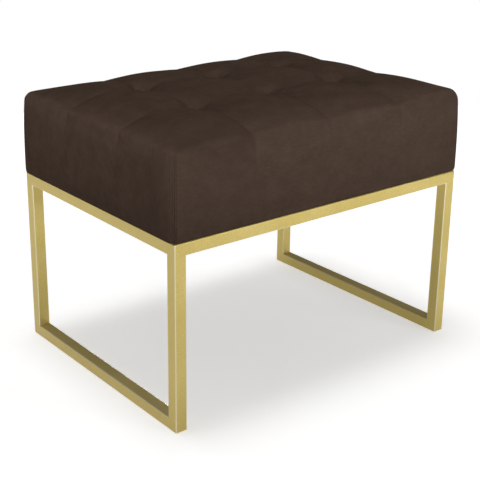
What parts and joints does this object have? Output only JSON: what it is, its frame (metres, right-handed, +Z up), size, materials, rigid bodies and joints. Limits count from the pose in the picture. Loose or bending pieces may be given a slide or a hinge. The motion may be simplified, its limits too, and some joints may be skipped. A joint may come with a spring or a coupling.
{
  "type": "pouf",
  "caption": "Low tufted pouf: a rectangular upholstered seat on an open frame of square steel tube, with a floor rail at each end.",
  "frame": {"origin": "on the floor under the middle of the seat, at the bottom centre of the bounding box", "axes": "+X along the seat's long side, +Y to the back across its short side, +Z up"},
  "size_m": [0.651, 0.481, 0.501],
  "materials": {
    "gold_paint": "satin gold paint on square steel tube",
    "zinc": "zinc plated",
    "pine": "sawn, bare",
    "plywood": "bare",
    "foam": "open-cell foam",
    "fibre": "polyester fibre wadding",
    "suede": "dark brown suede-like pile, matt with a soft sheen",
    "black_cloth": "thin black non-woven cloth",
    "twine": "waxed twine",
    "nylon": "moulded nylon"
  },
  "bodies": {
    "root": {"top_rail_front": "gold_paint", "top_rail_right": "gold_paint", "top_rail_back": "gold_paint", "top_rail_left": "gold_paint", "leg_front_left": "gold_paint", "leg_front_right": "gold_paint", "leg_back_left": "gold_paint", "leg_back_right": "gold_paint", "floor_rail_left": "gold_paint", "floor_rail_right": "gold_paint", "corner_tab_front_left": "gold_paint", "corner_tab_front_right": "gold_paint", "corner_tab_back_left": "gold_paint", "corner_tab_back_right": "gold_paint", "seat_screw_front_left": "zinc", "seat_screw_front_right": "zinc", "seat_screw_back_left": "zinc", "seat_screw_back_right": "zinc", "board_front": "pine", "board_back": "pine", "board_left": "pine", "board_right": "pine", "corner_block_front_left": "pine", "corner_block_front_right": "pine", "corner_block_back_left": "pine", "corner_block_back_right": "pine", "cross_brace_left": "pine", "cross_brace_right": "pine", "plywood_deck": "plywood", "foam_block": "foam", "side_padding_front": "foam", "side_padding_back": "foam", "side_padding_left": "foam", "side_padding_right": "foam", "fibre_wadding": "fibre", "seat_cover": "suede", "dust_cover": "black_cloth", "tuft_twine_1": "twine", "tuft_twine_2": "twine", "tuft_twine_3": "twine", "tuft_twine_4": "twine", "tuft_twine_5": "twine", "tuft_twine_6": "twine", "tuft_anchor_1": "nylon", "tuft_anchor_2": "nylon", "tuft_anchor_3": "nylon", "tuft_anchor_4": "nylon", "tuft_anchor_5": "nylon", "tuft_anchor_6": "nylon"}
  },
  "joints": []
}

--------------------------------------------------

Aim of the exercise: Write the complete data out, exactly as above.

Complete response:
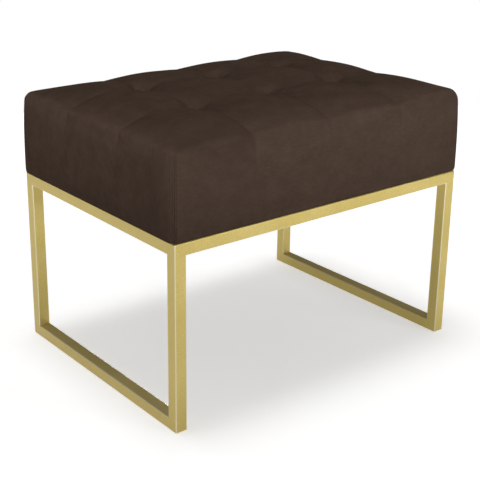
What parts and joints does this object have? Output only JSON: what it is, its frame (metres, right-handed, +Z up), size, materials, rigid bodies and joints. Limits count from the pose in the picture. Loose or bending pieces may be given a slide or a hinge. The motion may be simplified, its limits too, and some joints may be skipped. A joint may come with a spring or a coupling.
{
  "type": "pouf",
  "caption": "Low tufted pouf: a rectangular upholstered seat on an open frame of square steel tube, with a floor rail at each end.",
  "frame": {"origin": "on the floor under the middle of the seat, at the bottom centre of the bounding box", "axes": "+X along the seat's long side, +Y to the back across its short side, +Z up"},
  "size_m": [0.651, 0.481, 0.501],
  "materials": {
    "gold_paint": "satin gold paint on square steel tube",
    "zinc": "zinc plated",
    "pine": "sawn, bare",
    "plywood": "bare",
    "foam": "open-cell foam",
    "fibre": "polyester fibre wadding",
    "suede": "dark brown suede-like pile, matt with a soft sheen",
    "black_cloth": "thin black non-woven cloth",
    "twine": "waxed twine",
    "nylon": "moulded nylon"
  },
  "bodies": {
    "root": {"top_rail_front": "gold_paint", "top_rail_right": "gold_paint", "top_rail_back": "gold_paint", "top_rail_left": "gold_paint", "leg_front_left": "gold_paint", "leg_front_right": "gold_paint", "leg_back_left": "gold_paint", "leg_back_right": "gold_paint", "floor_rail_left": "gold_paint", "floor_rail_right": "gold_paint", "corner_tab_front_left": "gold_paint", "corner_tab_front_right": "gold_paint", "corner_tab_back_left": "gold_paint", "corner_tab_back_right": "gold_paint", "seat_screw_front_left": "zinc", "seat_screw_front_right": "zinc", "seat_screw_back_left": "zinc", "seat_screw_back_right": "zinc", "board_front": "pine", "board_back": "pine", "board_left": "pine", "board_right": "pine", "corner_block_front_left": "pine", "corner_block_front_right": "pine", "corner_block_back_left": "pine", "corner_block_back_right": "pine", "cross_brace_left": "pine", "cross_brace_right": "pine", "plywood_deck": "plywood", "foam_block": "foam", "side_padding_front": "foam", "side_padding_back": "foam", "side_padding_left": "foam", "side_padding_right": "foam", "fibre_wadding": "fibre", "seat_cover": "suede", "dust_cover": "black_cloth", "tuft_twine_1": "twine", "tuft_twine_2": "twine", "tuft_twine_3": "twine", "tuft_twine_4": "twine", "tuft_twine_5": "twine", "tuft_twine_6": "twine", "tuft_anchor_1": "nylon", "tuft_anchor_2": "nylon", "tuft_anchor_3": "nylon", "tuft_anchor_4": "nylon", "tuft_anchor_5": "nylon", "tuft_anchor_6": "nylon"}
  },
  "joints": []
}